## start DATASET EXCERPT

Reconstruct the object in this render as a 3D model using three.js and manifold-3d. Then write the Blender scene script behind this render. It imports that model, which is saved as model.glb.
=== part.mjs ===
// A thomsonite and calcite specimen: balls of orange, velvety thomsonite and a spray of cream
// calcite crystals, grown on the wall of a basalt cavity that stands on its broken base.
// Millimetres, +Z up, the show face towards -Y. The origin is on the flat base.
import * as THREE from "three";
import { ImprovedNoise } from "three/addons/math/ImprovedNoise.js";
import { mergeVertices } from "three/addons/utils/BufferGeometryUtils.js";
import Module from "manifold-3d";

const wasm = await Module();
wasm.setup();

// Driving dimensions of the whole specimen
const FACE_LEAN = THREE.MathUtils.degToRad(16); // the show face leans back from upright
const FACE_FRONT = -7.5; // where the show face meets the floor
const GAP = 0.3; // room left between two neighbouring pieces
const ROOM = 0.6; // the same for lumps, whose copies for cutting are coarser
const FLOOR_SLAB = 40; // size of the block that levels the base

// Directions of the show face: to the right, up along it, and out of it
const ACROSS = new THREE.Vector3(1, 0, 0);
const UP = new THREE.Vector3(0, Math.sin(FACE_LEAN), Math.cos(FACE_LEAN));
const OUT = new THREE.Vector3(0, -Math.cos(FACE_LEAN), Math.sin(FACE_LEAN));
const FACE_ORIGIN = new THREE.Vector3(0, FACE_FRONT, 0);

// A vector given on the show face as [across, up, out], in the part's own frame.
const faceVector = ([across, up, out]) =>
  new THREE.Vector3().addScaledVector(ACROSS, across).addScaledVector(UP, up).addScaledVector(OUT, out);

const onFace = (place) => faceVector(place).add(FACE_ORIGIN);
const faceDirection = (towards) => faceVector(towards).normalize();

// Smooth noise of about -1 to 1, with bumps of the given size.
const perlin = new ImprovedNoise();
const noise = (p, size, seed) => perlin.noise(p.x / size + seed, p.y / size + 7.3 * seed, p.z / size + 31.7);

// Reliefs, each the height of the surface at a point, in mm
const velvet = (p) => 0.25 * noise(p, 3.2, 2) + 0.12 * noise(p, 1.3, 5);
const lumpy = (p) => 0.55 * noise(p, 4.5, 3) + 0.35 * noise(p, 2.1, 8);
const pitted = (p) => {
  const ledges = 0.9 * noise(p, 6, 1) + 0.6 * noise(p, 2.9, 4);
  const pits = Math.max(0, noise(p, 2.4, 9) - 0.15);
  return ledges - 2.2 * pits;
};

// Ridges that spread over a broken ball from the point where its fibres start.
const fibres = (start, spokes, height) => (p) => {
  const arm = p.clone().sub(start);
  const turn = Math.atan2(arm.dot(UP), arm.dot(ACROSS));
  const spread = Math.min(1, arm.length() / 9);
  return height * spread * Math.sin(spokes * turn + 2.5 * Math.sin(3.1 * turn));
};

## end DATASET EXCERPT

* _INSTRUCTION_:
Word for word, quote the lines of the material from the first line through the line with "import Module from", both ends included.

* _WRITTEN ANSWER_:
Reconstruct the object in this render as a 3D model using three.js and manifold-3d. Then write the Blender scene script behind this render. It imports that model, which is saved as model.glb.
=== part.mjs ===
// A thomsonite and calcite specimen: balls of orange, velvety thomsonite and a spray of cream
// calcite crystals, grown on the wall of a basalt cavity that stands on its broken base.
// Millimetres, +Z up, the show face towards -Y. The origin is on the flat base.
import * as THREE from "three";
import { ImprovedNoise } from "three/addons/math/ImprovedNoise.js";
import { mergeVertices } from "three/addons/utils/BufferGeometryUtils.js";
import Module from "manifold-3d";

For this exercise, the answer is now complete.